In With the New…

CBS Television City still kinda stands at the corner of Beverly Boulevard and Fairfax Avenue in Los Angeles.  At the beginning of many a TV show, an announcer would say, "From Television City in Hollywood…" which was true if you think of "Hollywood" as a concept, not as a geographic area defined on a map.  If you go by the map, Television City is and always has been more like "Hollywood Adjacent."

A long, long list of TV shows were made there, not all of which appeared on CBS.  For example, Bill Maher's Real Time (and before that, his Politically Incorrect) were done at CBS Television City.  Among the CBS shows that were housed in that facility at times were The Jack Benny Program, The Red Skelton Show, The Carol Burnett Show, The Judy Garland Show, The Late Late Show with its Various Hosts, The Danny Kaye Show, The Young and the Restless, The Sonny & Cher Comedy Hour, The Smothers Brothers Comedy Hour, All in the Family…

Oh, it's foolish of me to start listing them.  Hundreds and hundreds of shows, including many you watched, were done there — game shows, specials, sitcoms, daytime dramas, variety shows…everything. Its most famous tenant for over half a century is The Price is Right, which is now relocating to a studio in Glendale. Everything else has moved…somewhere.

I hear mixed things about what, if anything, remains in that complex. If any sort of production is still there, it won't be there for long. A whole new media city with some production and lots of retailing will soon begin appearing on that piece of real estate. Reports vary on how much, if any, of the existing structures will be incorporated into the new layout.

Online, you'll find a lot of people bemoaning the loss of all that history…a lot of folks wishing Television City could live on forever. Part of me is sad to see it go but another part of me has long since come to terms with the fact that the world moves on and old buildings are torn down to make way for new buildings. I worked for a number of years in the old Hanna-Barbera building on Cahuenga Boulevard and a lot of TV shows I loved were made there.

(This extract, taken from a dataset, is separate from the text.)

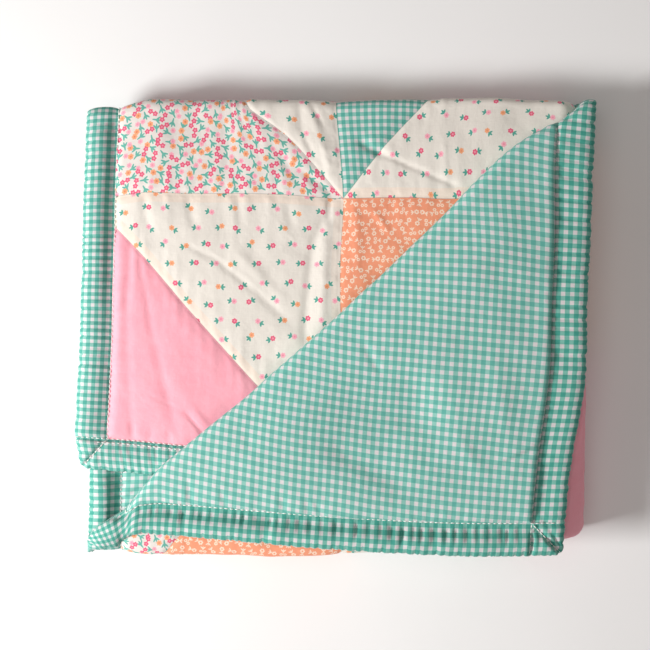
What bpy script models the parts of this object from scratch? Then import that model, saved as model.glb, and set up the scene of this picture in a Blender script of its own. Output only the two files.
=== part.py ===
"""A padded patchwork quilt, folded, with its gingham back turned up over one corner.

The quilt is drawn flat: u runs across its width, v along its length from the hem that ends up on
top of the stack, and w through its thickness, patchwork side up.  Each piece is a closed padded
slab of that flat drawing, cut along the lines where the cloth bends.  lay() then carries every
point to where it lies: the length folded in three, the free corner of the top layer turned back
along a diagonal, and the whole stack folded in half underneath along its right side.
"""
import math

import bmesh
import bpy
import numpy as np
from mathutils import Vector

# The flat quilt, in metres.
WIDTH = 1.000
LENGTH = 1.300
BORDER = 0.030          # visible width of the padded border strips
GAP = 0.0003            # clearance between neighbouring pieces

# The padding.
HALF = 0.0042           # half the thickness of the filled quilt
SEAM_HALF = 0.0017      # half the thickness where it is stitched down
EDGE_HALF = 0.0012      # half the thickness of the border's rounded outer edge
CROWN = 0.028           # how far from a seam the filling reaches full thickness

# The folded stack.  Layers are counted up from the table: three underneath, three on top,
# and the turned corner above them.
PITCH = 0.010           # height that each layer takes
MIDDLE = 3 * PITCH      # level of the sheet's turn under at the right side
TOP_TURN = PITCH / 2    # bend radius of the far fold, at mid thickness
FOOT_TURN = PITCH       # bend radius of the near fold, which runs round the hem layer
SIDE_TURN = 2.5 * PITCH     # bend radius of the right fold on the outermost layer
UNDER_GATHER = 0.965    # how much the cloth of the underneath half is gathered
CORNER_TURN = PITCH / 2     # bend radius of the turned corner

# Lengths of cloth in the three layers; the last one takes what is left.
HEM_LAYER = 0.343
MIDDLE_LAYER = 0.460

# Places in plan.
FAR_Y = 0.2105          # axis of the far fold
HEM_Y = -0.1400         # free hem of the upper layer
FOOT_Y = -0.2090        # axis of the near fold at its left end
FOOT_RISE = 0.016       # how much further away that fold lies at the right side
LEFT_X = -0.2320        # left edge of the layers
SIDE_X = 0.2250         # axis of the right fold at the near fold
SIDE_LEAN = 0.008       # how much that axis leans to the right for each metre away
THIRD_LEAN = 0.111      # how much the third layer leans to the right for each metre of its length
THIRD_SHRINK = 0.916    # how much the third layer is gathered along its length

# The turned corner: the bend starts on this line of the third layer, given as distances from the
# quilt's left edge and from the near fold, and the corner's tip comes to rest at TIP.
BEND_START = (0.0, 0.0015)
BEND_END = (0.450, 0.450)
TIP = (0.2275, -0.2180)
OVERHANG = 0.010        # the corner starts to droop this far inside the right fold
DROOP = 7.0             # its drop for each square metre of overhang

TOP_BEND = HEM_LAYER
MIDDLE_START = TOP_BEND + math.pi * TOP_TURN
FOOT_BEND = MIDDLE_START + MIDDLE_LAYER
THIRD_START = FOOT_BEND + math.pi * FOOT_TURN
SIDE_CLOTH = math.pi * SIDE_TURN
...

But there came a time after years of sitting empty when it was semi-demolished and turned into, I believe, some condominiums and a health spa. Hanna-Barbera was no longer a functioning studio. It had become a mere trademark for Warner Communications to apply or not to certain properties that had their origin decades ago on that property. I had every reason to be nostalgic about the place and to think of its repurposing as destroying something that was meaningful to my life…but when asked to join a "save the studio" campaign, I couldn't work up the emotion.

If Bill and Joe were willing to sell it, why should others raise funds to preserve it? And we weren't talking about something you could fund with a couple of bake sales and a Sunday afternoon car wash in the parking lot. We're talking about tens of millions of dollars so the building could remain…for what purpose? What would you put in it to fund the upkeep and the property taxes? Some people said it should be a museum of H-B history…but no one volunteered to make that happen. They just wished someone else would do it.

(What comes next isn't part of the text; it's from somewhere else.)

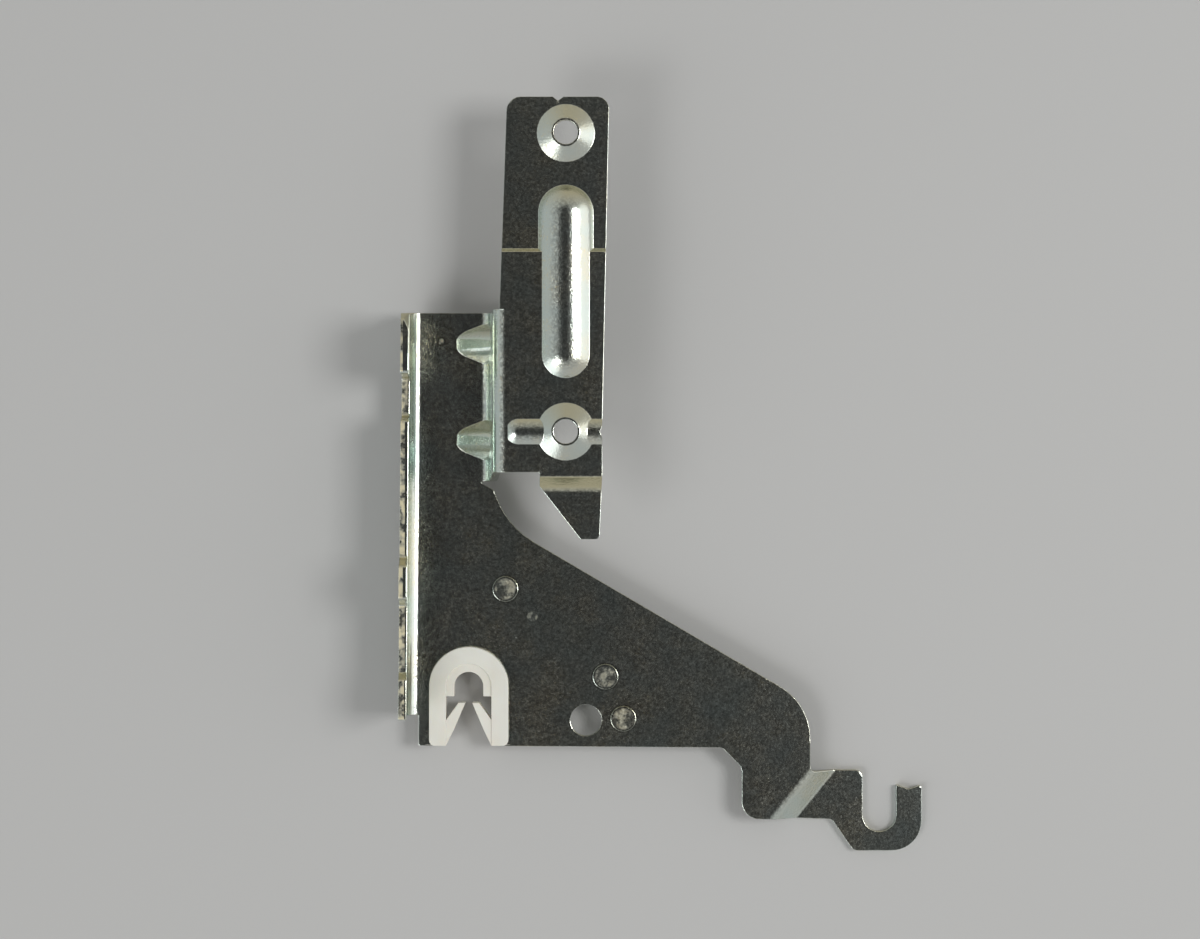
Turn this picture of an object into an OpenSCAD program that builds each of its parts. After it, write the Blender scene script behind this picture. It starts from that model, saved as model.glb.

The folks who are sad about the closing of CBS Television City today probably sound a lot like people who were sad in 1952 when Gilmore Stadium was torn down. Gilmore Stadium was the home of the Los Angeles Bulldogs, the first professional football team in Los Angeles. It also at times housed other football teams including the Los Angeles Mustangs, the Loyola Marymount Lions and the Pepperdine Waves. It was also the site of two National Football League Pro Bowls.

And it sometimes housed a baseball team, as well. Long before L.A. had its first major league team, the Los Angeles Stars played there until the construction of Gilmore Field next door. And Gilmore Stadium also housed midget auto racing and rodeos and circuses and other events. Surely many people felt a great sense of loss when it was torn down in '52.

Gilmore Stadium was torn down so they could build Television City in its place. And then five years later, Gilmore Field was torn down because Television City needed additional parking…and also because the field was kinda useless once the Brooklyn Dodgers migrated to Los Angeles. The team started playing in the Los Angeles Memorial Coliseum until their own stadium could be built. Someone probably felt sad over the demolition of whatever was demolished to make room for that stadium.

The point is that sometimes, people miss something when it goes away…but it makes room for something else that is so wonderful that people will miss that new enterprise when it goes away.

I have no idea if what will be built on the site of Television City will be wonderful. There have been some strong arguments against the new occupant of that corner, mostly having to do with what it will do to traffic in the area. Having been personally inconvenienced a few times by James Corden doing his little Crosswalk Musicals outside the studio in the middle of Beverly Boulevard, I shudder that the new development might turn out to be ten times worse…and every day.

But the argument that Television City should remain because it was part of our lives is a different argument…and I'm not saying I won't miss it. I probably will, especially when I'm sitting in gridlock caused by its replacement. I just think we have to accept the concept that the world around us cannot look the same way forever just because we want it to. Some things absolutely should be preserved but there has to be a better reason than "It's been there as long as I can remember." So I'll just tell myself that if the Columbia Broadcasting System can live without it, maybe I can learn to live without it too.